AIM:
From the records below, extract only the lines running from the line with "for name, shape" to the line with "obj.data.transform(world)", both lines included, reproducing them exactly.

DATA PROVIDED:

════════

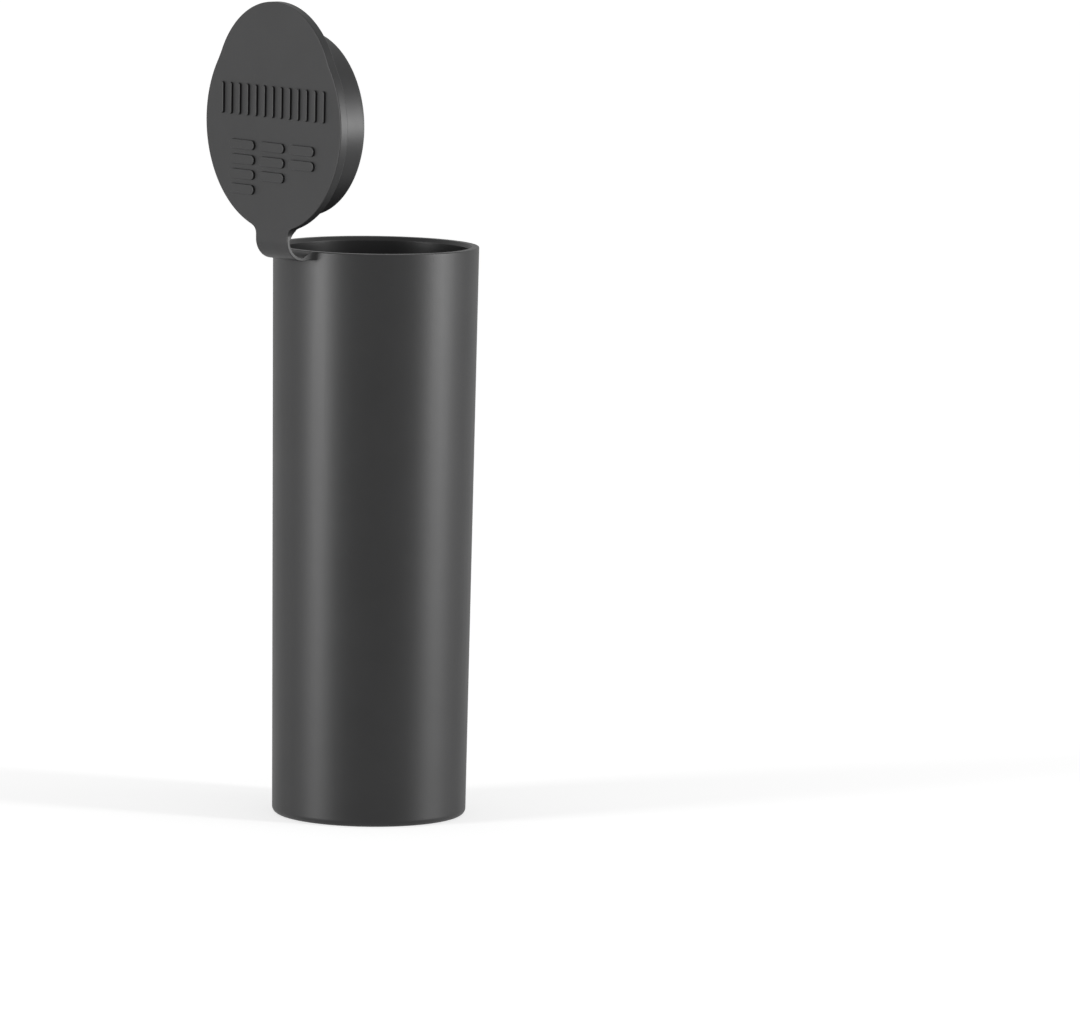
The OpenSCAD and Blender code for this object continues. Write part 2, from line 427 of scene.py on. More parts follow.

════════

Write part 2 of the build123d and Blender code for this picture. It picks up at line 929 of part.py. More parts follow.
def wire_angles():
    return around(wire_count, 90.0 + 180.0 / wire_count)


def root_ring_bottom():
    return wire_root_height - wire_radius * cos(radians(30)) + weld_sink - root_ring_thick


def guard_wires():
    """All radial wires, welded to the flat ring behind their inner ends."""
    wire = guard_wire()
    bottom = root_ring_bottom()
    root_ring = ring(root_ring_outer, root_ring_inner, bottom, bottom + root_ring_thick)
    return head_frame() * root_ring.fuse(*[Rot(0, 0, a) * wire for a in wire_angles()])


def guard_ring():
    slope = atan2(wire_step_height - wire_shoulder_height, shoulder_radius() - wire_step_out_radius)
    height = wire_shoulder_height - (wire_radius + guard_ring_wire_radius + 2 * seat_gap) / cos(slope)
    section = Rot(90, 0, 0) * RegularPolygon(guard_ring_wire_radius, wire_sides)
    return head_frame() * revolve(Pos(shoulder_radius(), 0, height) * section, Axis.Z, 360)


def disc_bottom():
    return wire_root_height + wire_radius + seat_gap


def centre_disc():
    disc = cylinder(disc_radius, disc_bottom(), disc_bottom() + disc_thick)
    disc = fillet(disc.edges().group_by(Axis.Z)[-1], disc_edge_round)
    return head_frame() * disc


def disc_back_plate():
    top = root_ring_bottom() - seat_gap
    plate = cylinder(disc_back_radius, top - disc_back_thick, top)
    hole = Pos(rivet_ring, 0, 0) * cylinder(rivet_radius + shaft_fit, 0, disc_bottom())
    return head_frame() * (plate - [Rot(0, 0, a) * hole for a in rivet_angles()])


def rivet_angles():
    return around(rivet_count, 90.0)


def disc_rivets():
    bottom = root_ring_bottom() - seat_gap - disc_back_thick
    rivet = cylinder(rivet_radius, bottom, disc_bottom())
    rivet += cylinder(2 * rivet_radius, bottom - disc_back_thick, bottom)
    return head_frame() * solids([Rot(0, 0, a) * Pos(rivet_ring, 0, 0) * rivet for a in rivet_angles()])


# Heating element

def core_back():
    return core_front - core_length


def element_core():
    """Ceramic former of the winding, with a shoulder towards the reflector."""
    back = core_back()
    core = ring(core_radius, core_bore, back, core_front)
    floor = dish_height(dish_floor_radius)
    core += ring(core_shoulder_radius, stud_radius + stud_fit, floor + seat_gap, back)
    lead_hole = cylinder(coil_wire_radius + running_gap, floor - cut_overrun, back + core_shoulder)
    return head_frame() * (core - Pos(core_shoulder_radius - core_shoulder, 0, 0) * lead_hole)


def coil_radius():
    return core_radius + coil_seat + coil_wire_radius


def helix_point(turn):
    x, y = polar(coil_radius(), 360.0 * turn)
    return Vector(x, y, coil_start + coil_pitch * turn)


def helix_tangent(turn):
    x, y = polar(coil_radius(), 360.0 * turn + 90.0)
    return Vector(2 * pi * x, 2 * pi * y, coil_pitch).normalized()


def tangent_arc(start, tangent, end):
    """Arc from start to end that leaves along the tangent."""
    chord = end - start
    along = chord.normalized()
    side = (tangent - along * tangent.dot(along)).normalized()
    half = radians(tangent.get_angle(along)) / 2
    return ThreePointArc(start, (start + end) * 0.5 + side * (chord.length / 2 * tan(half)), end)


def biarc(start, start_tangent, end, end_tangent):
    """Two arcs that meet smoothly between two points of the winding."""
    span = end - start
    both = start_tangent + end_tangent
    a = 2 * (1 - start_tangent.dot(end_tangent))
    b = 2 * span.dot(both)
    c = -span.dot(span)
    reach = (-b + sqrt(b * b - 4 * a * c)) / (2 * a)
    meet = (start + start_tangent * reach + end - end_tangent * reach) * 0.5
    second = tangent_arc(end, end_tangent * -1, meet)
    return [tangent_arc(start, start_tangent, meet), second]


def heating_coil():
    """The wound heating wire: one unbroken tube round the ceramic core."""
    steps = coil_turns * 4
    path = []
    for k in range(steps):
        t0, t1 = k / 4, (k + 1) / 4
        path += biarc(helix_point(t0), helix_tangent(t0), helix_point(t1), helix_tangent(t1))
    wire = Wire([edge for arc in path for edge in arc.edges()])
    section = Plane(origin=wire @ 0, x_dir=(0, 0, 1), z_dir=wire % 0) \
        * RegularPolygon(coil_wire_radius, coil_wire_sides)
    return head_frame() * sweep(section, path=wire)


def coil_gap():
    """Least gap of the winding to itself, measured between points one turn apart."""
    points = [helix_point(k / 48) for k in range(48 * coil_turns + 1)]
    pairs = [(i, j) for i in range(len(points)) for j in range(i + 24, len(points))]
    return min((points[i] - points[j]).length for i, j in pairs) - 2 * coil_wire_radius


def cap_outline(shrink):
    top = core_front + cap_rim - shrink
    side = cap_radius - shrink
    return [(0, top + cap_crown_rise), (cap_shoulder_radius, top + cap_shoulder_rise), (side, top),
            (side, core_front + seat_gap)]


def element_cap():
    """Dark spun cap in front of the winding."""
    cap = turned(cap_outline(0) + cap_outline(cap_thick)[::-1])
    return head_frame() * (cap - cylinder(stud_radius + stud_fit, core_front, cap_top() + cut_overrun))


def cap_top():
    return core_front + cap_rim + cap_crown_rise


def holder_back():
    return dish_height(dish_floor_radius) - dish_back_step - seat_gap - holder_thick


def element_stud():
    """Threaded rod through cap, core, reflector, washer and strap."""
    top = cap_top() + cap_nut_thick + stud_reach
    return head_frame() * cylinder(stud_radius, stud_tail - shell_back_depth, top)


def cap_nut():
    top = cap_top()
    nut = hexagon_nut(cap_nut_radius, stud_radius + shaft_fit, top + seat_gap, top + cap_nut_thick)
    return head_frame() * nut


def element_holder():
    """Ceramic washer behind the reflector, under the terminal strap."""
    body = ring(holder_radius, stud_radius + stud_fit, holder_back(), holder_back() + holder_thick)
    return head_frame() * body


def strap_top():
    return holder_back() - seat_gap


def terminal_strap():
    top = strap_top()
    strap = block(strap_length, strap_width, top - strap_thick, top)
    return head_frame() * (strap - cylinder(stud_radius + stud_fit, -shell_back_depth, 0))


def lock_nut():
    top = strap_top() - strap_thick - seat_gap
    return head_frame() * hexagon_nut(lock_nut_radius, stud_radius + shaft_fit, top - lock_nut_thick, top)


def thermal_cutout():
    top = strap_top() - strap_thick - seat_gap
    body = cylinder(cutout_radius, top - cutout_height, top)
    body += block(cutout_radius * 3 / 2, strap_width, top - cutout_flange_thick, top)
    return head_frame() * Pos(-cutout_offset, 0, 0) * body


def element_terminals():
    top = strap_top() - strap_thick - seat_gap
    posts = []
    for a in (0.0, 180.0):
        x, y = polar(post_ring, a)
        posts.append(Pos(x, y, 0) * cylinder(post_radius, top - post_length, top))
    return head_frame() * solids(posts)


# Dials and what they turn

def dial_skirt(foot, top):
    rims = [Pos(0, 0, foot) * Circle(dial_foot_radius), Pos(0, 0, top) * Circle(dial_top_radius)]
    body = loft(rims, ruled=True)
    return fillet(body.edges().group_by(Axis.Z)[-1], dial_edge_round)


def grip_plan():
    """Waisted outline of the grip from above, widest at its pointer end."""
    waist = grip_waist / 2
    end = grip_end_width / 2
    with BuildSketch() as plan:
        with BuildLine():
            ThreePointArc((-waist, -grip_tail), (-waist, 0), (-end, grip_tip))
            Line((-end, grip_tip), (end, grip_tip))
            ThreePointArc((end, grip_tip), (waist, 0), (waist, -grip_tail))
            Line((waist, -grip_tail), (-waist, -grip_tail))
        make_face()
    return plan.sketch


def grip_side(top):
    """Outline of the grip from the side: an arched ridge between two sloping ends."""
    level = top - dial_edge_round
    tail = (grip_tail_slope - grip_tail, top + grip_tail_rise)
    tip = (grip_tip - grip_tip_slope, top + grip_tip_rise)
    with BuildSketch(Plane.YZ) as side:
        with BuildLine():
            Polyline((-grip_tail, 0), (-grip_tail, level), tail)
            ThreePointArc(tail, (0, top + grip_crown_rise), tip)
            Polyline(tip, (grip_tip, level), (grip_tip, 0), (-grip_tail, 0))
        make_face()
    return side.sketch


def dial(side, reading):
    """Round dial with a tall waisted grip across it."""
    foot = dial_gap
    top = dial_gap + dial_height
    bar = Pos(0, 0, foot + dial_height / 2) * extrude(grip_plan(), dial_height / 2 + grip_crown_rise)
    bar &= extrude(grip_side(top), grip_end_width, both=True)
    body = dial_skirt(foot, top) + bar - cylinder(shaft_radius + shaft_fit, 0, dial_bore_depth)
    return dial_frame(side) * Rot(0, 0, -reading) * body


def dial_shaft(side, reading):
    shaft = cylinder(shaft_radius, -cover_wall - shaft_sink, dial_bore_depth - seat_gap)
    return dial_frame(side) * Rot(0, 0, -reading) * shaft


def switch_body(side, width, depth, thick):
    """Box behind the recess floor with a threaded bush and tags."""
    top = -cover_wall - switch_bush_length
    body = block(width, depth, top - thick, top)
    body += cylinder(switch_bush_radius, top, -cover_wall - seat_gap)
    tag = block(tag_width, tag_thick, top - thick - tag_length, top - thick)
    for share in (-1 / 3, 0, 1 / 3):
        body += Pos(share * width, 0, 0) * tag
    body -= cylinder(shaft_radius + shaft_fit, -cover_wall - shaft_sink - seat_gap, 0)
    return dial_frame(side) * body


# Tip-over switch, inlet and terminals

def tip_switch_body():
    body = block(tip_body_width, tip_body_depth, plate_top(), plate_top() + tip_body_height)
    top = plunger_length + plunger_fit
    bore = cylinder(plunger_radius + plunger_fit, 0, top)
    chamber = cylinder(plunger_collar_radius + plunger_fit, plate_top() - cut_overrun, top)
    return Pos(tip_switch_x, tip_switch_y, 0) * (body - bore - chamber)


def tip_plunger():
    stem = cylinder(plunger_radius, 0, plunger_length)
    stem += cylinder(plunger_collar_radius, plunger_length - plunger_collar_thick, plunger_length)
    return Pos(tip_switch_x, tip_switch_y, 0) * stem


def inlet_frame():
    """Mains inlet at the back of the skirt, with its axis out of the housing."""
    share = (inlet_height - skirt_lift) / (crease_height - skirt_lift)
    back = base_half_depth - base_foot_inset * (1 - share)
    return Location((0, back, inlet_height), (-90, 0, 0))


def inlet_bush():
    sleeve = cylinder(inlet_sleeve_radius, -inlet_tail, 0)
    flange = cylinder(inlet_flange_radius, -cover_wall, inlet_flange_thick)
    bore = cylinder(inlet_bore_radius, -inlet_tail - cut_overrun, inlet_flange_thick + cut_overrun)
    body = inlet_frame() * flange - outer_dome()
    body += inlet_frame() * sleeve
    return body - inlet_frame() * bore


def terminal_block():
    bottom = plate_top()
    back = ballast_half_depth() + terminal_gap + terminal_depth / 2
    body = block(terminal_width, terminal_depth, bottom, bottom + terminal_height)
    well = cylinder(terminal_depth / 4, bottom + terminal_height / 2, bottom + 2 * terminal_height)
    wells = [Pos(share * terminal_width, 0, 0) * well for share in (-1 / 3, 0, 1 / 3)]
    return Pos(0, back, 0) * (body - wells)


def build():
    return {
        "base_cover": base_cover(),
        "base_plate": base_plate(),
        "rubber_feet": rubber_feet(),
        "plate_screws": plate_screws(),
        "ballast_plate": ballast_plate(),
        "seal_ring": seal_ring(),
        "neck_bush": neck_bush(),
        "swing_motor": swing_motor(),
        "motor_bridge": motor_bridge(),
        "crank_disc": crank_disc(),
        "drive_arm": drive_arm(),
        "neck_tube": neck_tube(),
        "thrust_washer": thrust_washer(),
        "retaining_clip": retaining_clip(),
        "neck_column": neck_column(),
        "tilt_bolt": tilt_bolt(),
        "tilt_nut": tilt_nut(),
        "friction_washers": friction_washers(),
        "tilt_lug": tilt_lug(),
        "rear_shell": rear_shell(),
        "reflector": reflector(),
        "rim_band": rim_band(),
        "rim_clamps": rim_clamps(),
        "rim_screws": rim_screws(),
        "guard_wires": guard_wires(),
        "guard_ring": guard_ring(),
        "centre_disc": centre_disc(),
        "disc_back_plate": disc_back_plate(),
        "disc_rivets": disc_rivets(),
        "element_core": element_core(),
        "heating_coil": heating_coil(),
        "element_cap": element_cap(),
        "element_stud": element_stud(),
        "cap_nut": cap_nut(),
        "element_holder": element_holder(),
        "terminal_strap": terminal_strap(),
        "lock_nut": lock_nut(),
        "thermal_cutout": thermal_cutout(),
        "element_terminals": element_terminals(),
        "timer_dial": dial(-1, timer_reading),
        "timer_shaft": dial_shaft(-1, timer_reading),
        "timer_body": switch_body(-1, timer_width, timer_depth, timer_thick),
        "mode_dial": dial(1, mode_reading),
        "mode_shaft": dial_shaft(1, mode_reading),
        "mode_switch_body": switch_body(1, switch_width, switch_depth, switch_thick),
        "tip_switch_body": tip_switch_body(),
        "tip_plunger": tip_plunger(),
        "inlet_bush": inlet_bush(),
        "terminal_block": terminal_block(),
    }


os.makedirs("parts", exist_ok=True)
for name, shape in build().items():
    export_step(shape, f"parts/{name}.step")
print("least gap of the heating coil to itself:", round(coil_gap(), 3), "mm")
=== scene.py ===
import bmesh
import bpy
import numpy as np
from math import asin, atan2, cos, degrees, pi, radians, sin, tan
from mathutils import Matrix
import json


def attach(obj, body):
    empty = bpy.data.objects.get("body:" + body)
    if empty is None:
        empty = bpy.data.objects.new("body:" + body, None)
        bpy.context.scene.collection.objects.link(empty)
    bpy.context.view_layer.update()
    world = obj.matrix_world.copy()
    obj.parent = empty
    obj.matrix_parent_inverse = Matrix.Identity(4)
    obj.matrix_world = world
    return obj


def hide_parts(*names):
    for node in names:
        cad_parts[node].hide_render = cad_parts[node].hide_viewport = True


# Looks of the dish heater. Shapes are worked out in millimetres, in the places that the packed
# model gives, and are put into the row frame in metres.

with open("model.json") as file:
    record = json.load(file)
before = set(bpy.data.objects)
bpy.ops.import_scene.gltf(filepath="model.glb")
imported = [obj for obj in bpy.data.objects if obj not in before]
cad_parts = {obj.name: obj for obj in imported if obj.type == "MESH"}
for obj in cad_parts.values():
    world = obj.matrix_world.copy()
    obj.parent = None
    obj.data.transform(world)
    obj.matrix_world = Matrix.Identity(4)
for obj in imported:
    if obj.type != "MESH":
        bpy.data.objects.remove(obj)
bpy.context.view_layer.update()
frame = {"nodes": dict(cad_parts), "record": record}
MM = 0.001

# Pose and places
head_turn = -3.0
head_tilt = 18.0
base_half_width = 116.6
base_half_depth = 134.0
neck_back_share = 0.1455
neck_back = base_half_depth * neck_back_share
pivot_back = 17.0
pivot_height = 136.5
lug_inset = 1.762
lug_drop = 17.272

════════

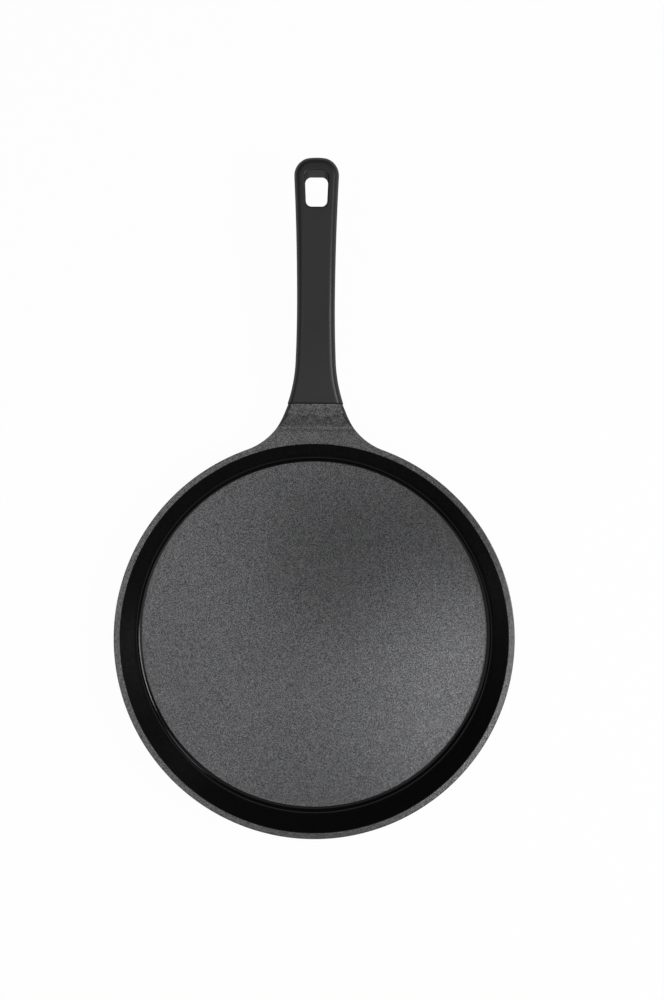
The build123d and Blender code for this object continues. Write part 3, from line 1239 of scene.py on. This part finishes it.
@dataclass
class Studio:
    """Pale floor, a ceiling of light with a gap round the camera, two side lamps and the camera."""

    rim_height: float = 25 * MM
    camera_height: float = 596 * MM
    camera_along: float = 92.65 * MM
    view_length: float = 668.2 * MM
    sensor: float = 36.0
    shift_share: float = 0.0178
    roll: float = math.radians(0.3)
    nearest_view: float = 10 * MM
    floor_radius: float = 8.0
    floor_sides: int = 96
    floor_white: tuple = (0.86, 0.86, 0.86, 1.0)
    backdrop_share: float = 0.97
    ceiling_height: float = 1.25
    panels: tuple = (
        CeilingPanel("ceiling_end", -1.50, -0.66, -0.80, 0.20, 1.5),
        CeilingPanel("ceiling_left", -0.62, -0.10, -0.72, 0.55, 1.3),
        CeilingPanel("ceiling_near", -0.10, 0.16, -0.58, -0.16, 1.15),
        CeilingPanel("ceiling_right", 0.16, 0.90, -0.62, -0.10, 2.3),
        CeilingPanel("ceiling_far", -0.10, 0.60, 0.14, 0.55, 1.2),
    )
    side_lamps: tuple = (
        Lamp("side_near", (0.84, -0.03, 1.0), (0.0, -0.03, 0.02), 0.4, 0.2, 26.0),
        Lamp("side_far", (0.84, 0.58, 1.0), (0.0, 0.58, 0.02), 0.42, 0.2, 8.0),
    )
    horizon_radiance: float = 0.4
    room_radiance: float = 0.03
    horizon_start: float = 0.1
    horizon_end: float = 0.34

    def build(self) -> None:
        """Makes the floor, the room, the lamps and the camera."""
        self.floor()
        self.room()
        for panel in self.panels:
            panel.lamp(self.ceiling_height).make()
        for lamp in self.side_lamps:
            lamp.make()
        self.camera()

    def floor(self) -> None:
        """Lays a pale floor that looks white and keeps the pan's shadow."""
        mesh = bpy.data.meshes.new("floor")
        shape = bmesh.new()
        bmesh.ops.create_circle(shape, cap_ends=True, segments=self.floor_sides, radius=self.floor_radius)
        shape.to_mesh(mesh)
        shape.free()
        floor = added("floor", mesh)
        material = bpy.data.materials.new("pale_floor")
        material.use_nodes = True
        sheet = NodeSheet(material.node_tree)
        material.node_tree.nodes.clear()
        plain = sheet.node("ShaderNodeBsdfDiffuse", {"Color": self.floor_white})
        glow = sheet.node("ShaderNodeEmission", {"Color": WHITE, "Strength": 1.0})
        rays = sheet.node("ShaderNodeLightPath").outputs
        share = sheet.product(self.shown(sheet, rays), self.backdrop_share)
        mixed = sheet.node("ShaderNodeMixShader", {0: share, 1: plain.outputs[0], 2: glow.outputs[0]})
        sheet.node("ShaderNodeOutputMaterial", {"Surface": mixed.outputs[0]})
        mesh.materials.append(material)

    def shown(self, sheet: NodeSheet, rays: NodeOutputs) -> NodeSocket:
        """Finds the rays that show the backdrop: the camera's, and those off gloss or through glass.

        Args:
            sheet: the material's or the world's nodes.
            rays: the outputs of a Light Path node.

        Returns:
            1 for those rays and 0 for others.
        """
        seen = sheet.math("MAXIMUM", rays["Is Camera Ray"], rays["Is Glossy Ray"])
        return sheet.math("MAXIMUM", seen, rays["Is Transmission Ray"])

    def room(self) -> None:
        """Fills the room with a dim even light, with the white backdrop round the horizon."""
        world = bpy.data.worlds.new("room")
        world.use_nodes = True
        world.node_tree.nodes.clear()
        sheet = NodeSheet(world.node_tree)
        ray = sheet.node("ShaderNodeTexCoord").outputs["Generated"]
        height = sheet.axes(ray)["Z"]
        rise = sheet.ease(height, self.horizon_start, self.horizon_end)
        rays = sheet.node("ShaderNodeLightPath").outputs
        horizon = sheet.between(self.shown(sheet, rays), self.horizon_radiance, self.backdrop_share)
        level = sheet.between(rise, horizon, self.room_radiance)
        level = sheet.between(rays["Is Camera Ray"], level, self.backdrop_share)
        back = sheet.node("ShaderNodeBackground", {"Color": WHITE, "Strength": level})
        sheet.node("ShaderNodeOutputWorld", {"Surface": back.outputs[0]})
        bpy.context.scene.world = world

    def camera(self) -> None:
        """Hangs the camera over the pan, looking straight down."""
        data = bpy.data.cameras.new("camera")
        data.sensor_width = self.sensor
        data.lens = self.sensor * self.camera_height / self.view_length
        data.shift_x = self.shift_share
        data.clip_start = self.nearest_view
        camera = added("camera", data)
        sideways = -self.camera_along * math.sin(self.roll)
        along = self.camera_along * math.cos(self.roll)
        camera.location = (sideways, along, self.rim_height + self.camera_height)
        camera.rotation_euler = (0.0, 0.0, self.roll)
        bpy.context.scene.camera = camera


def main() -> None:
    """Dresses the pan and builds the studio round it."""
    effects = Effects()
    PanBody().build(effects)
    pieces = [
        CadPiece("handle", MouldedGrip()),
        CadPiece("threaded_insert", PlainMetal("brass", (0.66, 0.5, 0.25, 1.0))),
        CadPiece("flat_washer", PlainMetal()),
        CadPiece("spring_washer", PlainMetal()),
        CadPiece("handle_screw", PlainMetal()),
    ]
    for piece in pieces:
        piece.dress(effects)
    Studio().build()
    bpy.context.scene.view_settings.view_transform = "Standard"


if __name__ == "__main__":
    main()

════════

FINAL ANSWER:
for name, shape in build().items():
    export_step(shape, f"parts/{name}.step")
print("least gap of the heating coil to itself:", round(coil_gap(), 3), "mm")
=== scene.py ===
import bmesh
import bpy
import numpy as np
from math import asin, atan2, cos, degrees, pi, radians, sin, tan
from mathutils import Matrix
import json


def attach(obj, body):
    empty = bpy.data.objects.get("body:" + body)
    if empty is None:
        empty = bpy.data.objects.new("body:" + body, None)
        bpy.context.scene.collection.objects.link(empty)
    bpy.context.view_layer.update()
    world = obj.matrix_world.copy()
    obj.parent = empty
    obj.matrix_parent_inverse = Matrix.Identity(4)
    obj.matrix_world = world
    return obj


def hide_parts(*names):
    for node in names:
        cad_parts[node].hide_render = cad_parts[node].hide_viewport = True


# Looks of the dish heater. Shapes are worked out in millimetres, in the places that the packed
# model gives, and are put into the row frame in metres.

with open("model.json") as file:
    record = json.load(file)
before = set(bpy.data.objects)
bpy.ops.import_scene.gltf(filepath="model.glb")
imported = [obj for obj in bpy.data.objects if obj not in before]
cad_parts = {obj.name: obj for obj in imported if obj.type == "MESH"}
for obj in cad_parts.values():
    world = obj.matrix_world.copy()
    obj.parent = None
    obj.data.transform(world)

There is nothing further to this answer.